Business Line of Credit
A business line of credit is great for businesses who want consistent access to funds. They work similarly to a credit card, where a lender gives you a maximum amount to draw on. You only pay interest on what you use, and can use the line again as you pay it down.
Equipment Financing
Equipment financing is a type of small business financing where the equipment serves as collateral for the loan.
Small Business Grants
Small business grants are money given to your company that do not need to be repaid. While they tend to be competitive, it can be worth your time and effort to secure this type of funding.
The Takeaway
Loaning money to your own LLC can be a viable source of funding for your business, but you’ll need a binding legal contract between you and the LLC stipulating the terms of the loan, otherwise the IRS can deny the validity of the loan.
You’ll also want to keep in mind that by loaning your own funds to your LLC, you lose some of the tax advantages of business financing.

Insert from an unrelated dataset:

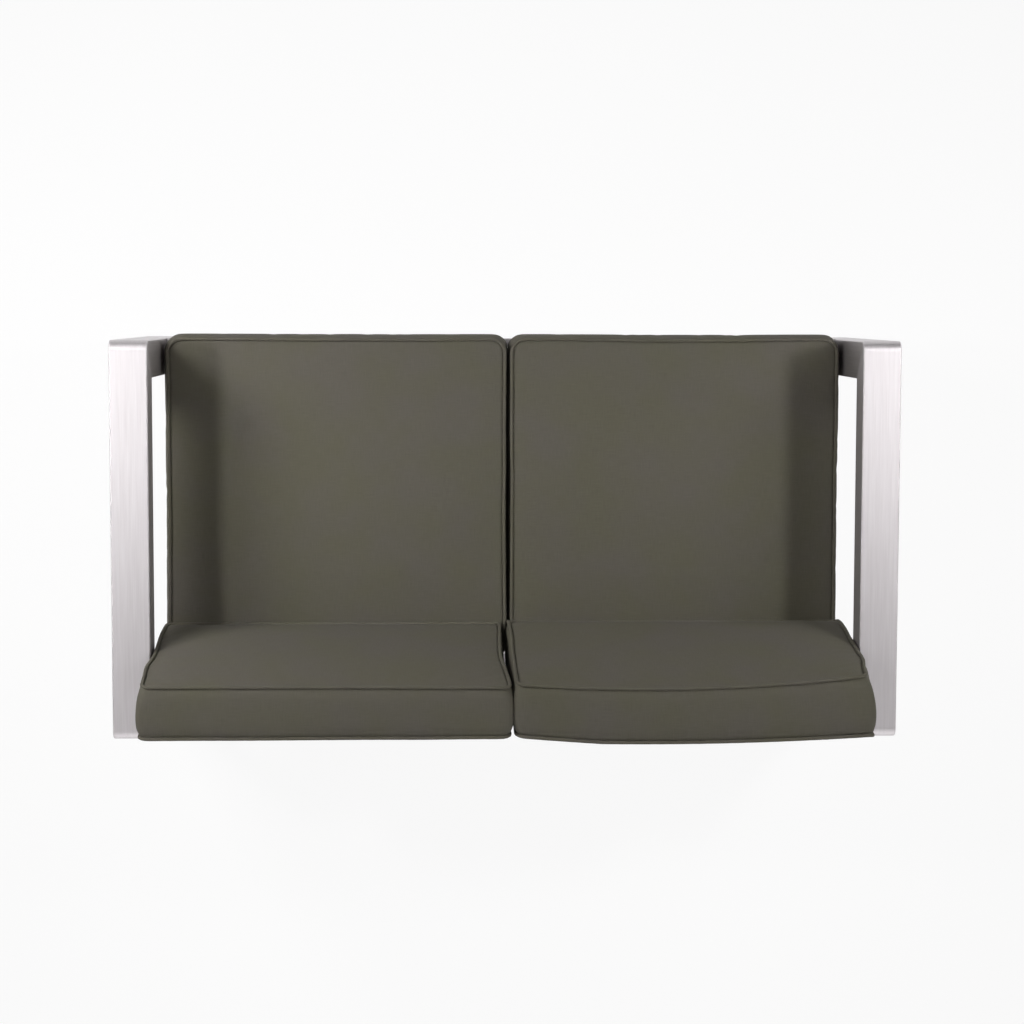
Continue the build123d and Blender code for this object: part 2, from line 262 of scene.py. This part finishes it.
# Fasteners. Zinc-plated steel bolts, washers and insert nuts, bluish white from the passivated
# plating, with a fine uneven crystal in the shine.
def plated_steel(name):
    """Zinc-plated steel: brightness and roughness vary over 2 mm spots."""
    spot = 2 * mm
    material, tree, shader = new_material(name)
    place = add_node(tree, "ShaderNodeTexCoord").outputs["Object"]
    spots = add_node(
        tree, "ShaderNodeTexNoise", {"Scale": 1 / spot, "Detail": 3}, {"Vector": place}
    )
    colour = add_node(tree, "ShaderNodeValToRGB", links={"Fac": spots.outputs["Fac"]})
    colour.color_ramp.elements[0].color = linear("#a9afb4")
    colour.color_ramp.elements[1].color = linear("#cfd2d3")
    rough = add_node(
        tree,
        "ShaderNodeMapRange",
        {"To Min": 0.25, "To Max": 0.42},
        {"Value": spots.outputs["Fac"]},
    )
    tree.links.new(colour.outputs[0], shader.inputs["Base Color"])
    tree.links.new(rough.outputs[0], shader.inputs["Roughness"])
    shader.inputs["Metallic"].default_value = 1
    return material


finish(["frame_bolts", "bolt_washers", "insert_nuts"], plated_steel("steel_zinc_plated"))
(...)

And, should the company file for bankruptcy, you could lose your money. You may decide that an outside loan is a smarter choice for your LLC.
If you’re seeking financing for your business, SoFi is here to support you. On SoFi’s marketplace, you can shop and compare financing options for your business in minutes.
FAQ
Can you loan personal money to an LLC?
Yes, but you’ll need to create a formal loan agreement between you and your LLC.

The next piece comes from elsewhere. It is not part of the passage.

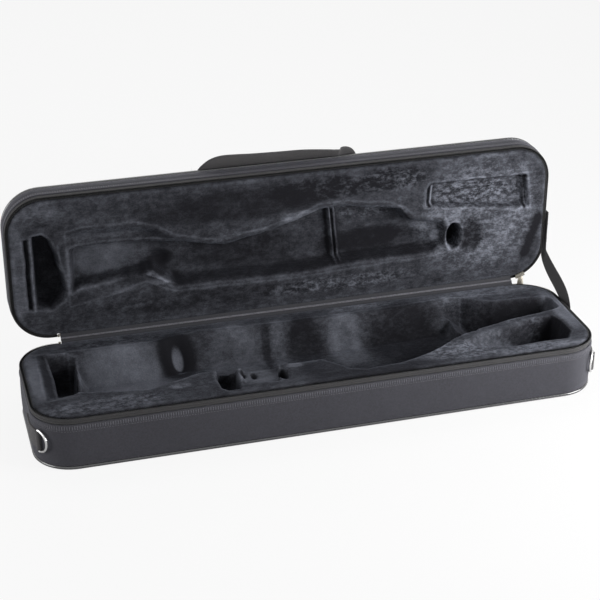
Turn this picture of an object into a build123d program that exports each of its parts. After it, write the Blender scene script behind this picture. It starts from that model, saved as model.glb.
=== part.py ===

What are your options for funding an LLC?
There are many options to fund an LLC apart from lending or contributing your own money. These include a bank or SBA loan, an online loan, a business line of credit, a merchant cash advance, invoice financing, an equipment loan, peer-to-peer to lending, crowdfunding, or outside investors.
Can you borrow from your own LLC?
Yes. If there are other members of the LLC, however, each must approve the loan. You’ll also need to document the loan as a legally enforceable promissory note. Otherwise, the IRS may see the money as a taxable dividend or distribution.

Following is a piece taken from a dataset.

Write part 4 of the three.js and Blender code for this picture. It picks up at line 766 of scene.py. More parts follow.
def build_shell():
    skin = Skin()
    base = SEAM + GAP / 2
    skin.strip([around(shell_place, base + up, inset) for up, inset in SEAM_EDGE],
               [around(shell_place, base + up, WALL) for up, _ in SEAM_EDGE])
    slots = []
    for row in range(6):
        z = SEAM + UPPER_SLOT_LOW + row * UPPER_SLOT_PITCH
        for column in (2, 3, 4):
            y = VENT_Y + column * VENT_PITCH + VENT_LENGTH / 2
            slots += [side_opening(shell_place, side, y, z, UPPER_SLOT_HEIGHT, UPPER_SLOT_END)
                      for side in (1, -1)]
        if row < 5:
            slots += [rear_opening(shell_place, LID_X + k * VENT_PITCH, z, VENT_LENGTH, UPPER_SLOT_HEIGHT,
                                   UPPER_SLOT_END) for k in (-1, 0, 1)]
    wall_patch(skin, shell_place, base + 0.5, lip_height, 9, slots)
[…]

Do you have to charge interest on a loan to your company?
If you’re drawing up a formal loan agreement, it is best to treat the loan accordingly by charging a fair interest rate and setting reasonable loan terms.
Can you fund your LLC with personal money?
Yes, you can fund your LLC with personal money as a donation to your company or you can loan your LLC money and draw up a formal loan agreement. In the case of a loan, the LLC would be responsible for paying you back.